## [WHAT IS REQUIRED]
Start at the line containing "for (const group" and stop at the line containing "obj.parent = empty"; copy those lines exactly, both ends included, and no others.

## [RECORDED DATA]
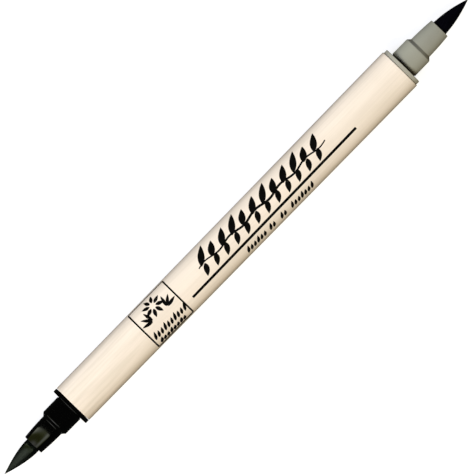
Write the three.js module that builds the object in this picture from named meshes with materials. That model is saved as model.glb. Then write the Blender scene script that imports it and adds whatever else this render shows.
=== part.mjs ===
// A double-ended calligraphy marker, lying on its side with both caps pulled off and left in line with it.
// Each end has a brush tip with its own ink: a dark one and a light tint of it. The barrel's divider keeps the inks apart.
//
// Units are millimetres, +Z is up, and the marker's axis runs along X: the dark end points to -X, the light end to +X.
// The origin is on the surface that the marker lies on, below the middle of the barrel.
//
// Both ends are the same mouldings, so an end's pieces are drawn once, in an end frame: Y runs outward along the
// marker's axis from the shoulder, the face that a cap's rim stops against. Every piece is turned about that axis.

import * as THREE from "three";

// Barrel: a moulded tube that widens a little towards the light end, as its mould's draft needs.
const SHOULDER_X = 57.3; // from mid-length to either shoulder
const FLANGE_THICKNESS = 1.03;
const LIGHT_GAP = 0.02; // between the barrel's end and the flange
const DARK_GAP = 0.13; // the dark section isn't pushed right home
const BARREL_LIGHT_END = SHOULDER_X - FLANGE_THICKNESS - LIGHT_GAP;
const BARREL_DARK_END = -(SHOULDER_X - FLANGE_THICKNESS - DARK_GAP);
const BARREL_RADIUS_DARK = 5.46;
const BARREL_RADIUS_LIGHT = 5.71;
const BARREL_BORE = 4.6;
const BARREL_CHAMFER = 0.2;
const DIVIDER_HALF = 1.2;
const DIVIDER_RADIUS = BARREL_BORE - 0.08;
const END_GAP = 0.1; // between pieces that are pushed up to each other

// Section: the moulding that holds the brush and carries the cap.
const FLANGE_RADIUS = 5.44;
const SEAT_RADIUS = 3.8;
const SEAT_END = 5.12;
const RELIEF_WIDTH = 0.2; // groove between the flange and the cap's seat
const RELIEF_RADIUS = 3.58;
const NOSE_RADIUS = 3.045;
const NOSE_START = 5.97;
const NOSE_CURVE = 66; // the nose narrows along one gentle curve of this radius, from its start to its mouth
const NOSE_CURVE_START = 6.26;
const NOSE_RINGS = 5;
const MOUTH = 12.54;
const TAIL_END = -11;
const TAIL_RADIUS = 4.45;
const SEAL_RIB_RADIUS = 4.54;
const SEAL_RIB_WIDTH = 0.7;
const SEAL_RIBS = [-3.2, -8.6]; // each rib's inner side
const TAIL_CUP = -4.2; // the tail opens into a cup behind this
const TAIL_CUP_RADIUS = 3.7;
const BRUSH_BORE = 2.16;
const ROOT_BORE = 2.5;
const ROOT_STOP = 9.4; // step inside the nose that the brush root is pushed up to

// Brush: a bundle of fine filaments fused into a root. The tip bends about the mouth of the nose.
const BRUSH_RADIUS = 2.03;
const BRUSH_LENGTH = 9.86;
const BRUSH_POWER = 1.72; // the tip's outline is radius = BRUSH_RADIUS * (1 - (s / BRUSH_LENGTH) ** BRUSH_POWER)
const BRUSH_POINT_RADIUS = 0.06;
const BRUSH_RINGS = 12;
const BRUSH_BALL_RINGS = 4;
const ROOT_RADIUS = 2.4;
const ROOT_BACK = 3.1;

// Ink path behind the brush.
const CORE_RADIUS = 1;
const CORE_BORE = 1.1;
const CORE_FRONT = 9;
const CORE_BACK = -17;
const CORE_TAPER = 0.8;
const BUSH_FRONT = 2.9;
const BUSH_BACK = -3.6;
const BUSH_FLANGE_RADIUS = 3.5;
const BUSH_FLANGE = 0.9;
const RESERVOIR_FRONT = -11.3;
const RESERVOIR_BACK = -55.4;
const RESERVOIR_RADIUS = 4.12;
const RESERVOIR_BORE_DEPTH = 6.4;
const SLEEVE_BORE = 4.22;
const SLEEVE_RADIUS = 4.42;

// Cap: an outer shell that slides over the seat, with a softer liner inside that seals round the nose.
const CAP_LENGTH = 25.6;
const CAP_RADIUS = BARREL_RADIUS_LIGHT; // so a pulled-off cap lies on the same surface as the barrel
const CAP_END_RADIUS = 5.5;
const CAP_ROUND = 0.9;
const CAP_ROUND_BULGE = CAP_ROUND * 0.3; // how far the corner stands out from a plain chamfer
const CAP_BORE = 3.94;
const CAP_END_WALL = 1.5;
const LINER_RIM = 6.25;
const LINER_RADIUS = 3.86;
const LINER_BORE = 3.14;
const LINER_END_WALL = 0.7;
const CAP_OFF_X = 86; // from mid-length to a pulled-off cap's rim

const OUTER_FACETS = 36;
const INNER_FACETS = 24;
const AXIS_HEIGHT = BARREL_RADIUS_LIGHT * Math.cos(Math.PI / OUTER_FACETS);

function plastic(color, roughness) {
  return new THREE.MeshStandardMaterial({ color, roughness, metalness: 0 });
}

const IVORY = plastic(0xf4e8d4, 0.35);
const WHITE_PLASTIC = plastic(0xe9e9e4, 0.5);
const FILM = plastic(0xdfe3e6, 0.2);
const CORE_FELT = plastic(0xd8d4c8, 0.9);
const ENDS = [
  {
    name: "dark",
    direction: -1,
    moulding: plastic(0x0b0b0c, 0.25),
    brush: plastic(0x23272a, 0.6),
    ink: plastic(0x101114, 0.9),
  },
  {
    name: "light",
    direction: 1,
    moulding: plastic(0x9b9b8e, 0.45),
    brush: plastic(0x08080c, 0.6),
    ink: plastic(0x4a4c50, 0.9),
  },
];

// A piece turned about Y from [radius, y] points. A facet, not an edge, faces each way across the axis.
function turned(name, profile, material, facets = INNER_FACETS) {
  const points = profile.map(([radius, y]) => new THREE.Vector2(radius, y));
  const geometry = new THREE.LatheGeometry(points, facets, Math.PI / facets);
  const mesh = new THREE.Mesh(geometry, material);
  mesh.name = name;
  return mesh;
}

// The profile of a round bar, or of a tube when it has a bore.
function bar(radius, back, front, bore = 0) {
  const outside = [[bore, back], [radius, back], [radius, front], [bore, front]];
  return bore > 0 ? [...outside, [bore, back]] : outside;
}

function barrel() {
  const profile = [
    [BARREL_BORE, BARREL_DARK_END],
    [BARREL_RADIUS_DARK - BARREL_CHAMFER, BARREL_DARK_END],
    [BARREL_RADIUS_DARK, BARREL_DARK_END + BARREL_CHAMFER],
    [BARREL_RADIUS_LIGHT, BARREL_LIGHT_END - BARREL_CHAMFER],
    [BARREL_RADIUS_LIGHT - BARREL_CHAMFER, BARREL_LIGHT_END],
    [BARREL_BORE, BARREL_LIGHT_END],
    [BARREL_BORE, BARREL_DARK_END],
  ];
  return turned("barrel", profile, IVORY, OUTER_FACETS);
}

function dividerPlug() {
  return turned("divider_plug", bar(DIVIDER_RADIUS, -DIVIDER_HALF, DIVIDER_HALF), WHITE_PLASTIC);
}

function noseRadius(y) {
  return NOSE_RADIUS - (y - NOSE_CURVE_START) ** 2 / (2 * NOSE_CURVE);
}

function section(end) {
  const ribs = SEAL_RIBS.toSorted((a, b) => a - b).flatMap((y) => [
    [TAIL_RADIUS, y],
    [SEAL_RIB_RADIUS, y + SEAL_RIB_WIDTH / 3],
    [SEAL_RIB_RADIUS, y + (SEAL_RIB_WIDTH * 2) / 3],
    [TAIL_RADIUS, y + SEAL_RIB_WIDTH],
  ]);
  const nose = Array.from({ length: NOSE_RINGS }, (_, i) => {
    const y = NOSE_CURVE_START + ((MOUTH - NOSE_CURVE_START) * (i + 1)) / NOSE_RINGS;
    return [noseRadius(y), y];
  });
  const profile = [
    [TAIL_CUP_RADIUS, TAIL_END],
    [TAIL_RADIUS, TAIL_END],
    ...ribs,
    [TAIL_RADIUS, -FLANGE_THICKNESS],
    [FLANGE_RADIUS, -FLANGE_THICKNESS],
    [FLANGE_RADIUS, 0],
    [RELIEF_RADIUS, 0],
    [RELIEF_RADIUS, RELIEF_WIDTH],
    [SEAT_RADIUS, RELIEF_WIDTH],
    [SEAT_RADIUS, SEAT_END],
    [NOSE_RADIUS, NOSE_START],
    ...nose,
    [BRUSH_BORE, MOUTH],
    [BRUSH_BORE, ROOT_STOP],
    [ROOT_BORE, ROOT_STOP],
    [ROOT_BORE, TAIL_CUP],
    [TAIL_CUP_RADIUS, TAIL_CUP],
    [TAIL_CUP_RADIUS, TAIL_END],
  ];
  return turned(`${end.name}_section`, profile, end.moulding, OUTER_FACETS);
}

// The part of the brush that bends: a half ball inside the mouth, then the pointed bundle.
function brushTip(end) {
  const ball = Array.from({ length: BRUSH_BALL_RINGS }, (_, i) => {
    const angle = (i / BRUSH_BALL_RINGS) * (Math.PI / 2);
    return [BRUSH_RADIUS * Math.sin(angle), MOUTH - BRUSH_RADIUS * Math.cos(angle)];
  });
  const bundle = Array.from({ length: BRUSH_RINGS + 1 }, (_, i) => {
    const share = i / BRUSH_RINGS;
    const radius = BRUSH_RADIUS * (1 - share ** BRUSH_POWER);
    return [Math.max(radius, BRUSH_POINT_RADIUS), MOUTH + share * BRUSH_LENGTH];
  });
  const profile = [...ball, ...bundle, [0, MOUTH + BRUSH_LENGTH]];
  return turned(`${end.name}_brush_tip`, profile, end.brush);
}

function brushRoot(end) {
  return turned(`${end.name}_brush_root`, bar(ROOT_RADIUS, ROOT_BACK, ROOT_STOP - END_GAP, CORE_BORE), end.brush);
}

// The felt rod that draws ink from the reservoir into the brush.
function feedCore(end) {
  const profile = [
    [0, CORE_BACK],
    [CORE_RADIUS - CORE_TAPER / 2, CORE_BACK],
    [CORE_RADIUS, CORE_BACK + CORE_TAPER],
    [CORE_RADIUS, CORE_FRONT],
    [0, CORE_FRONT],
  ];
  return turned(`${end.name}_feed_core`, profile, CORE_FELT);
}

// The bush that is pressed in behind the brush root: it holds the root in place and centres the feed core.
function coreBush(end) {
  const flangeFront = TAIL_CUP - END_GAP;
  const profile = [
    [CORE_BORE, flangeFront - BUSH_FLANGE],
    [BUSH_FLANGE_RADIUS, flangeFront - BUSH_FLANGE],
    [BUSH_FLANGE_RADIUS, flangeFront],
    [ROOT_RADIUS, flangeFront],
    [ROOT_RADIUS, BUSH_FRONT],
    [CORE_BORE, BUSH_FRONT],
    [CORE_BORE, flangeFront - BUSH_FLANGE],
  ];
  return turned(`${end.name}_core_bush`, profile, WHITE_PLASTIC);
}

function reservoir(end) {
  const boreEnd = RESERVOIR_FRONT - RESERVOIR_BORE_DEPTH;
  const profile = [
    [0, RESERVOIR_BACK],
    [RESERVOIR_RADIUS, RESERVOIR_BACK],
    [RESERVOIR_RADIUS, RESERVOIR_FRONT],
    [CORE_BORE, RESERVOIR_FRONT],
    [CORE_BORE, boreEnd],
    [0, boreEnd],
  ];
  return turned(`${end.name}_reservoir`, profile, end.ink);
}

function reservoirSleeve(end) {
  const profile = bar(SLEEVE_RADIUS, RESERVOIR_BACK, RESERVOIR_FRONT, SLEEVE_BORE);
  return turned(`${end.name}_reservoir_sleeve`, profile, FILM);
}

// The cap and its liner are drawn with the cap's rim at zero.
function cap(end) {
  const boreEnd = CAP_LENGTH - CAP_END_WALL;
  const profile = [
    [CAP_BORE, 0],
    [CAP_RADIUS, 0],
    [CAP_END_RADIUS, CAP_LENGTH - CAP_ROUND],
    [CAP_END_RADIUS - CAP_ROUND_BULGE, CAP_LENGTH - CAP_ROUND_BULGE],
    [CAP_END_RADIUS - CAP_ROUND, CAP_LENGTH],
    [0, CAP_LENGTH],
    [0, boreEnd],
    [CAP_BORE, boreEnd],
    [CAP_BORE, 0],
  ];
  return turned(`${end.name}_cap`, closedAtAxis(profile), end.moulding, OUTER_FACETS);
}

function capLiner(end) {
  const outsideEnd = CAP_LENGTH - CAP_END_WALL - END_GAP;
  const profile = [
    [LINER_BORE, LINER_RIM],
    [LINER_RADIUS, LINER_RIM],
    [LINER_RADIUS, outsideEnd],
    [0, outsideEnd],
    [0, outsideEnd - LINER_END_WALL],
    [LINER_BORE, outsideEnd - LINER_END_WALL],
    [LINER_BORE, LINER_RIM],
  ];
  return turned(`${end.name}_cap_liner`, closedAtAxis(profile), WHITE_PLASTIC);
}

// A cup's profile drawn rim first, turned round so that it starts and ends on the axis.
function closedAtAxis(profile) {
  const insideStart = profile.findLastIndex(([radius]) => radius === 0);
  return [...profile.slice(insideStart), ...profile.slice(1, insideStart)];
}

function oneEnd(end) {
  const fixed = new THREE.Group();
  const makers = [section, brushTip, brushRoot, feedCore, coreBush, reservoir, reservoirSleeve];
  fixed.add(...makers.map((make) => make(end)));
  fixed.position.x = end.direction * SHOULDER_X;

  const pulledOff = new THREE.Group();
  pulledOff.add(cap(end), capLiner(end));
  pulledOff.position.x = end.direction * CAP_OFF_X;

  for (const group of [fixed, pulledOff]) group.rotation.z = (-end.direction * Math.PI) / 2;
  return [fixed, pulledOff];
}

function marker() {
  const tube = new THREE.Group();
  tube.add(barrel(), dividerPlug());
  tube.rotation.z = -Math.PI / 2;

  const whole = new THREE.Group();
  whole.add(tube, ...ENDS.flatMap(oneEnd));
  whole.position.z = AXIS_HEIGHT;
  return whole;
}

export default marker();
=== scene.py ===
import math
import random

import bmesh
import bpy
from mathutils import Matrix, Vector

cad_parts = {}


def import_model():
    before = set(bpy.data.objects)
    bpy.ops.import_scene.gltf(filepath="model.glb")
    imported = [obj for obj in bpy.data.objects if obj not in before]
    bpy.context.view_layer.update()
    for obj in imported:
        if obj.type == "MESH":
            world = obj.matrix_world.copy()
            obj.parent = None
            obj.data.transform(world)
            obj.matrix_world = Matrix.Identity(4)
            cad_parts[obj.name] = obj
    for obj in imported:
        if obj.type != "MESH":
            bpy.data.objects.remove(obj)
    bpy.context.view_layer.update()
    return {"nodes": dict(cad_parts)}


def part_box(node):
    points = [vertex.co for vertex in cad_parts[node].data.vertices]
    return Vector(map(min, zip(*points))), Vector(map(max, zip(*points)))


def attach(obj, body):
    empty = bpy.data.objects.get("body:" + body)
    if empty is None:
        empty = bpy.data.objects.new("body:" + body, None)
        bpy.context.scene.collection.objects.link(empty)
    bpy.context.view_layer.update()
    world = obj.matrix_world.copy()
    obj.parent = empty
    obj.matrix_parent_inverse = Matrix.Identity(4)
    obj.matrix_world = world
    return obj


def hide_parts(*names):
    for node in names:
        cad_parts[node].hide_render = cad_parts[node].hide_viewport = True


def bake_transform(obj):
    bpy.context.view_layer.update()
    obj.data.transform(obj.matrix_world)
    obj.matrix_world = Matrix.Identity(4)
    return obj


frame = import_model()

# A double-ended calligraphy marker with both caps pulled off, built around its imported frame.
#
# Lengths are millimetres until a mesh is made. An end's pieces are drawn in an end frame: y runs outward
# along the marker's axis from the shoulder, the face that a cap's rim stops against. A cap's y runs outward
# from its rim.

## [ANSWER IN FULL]
  for (const group of [fixed, pulledOff]) group.rotation.z = (-end.direction * Math.PI) / 2;
  return [fixed, pulledOff];
}

function marker() {
  const tube = new THREE.Group();
  tube.add(barrel(), dividerPlug());
  tube.rotation.z = -Math.PI / 2;

  const whole = new THREE.Group();
  whole.add(tube, ...ENDS.flatMap(oneEnd));
  whole.position.z = AXIS_HEIGHT;
  return whole;
}

export default marker();
=== scene.py ===
import math
import random

import bmesh
import bpy
from mathutils import Matrix, Vector

cad_parts = {}


def import_model():
    before = set(bpy.data.objects)
    bpy.ops.import_scene.gltf(filepath="model.glb")
    imported = [obj for obj in bpy.data.objects if obj not in before]
    bpy.context.view_layer.update()
    for obj in imported:
        if obj.type == "MESH":
            world = obj.matrix_world.copy()
            obj.parent = None
            obj.data.transform(world)
            obj.matrix_world = Matrix.Identity(4)
            cad_parts[obj.name] = obj
    for obj in imported:
        if obj.type != "MESH":
            bpy.data.objects.remove(obj)
    bpy.context.view_layer.update()
    return {"nodes": dict(cad_parts)}


def part_box(node):
    points = [vertex.co for vertex in cad_parts[node].data.vertices]
    return Vector(map(min, zip(*points))), Vector(map(max, zip(*points)))


def attach(obj, body):
    empty = bpy.data.objects.get("body:" + body)
    if empty is None:
        empty = bpy.data.objects.new("body:" + body, None)
        bpy.context.scene.collection.objects.link(empty)
    bpy.context.view_layer.update()
    world = obj.matrix_world.copy()
    obj.parent = empty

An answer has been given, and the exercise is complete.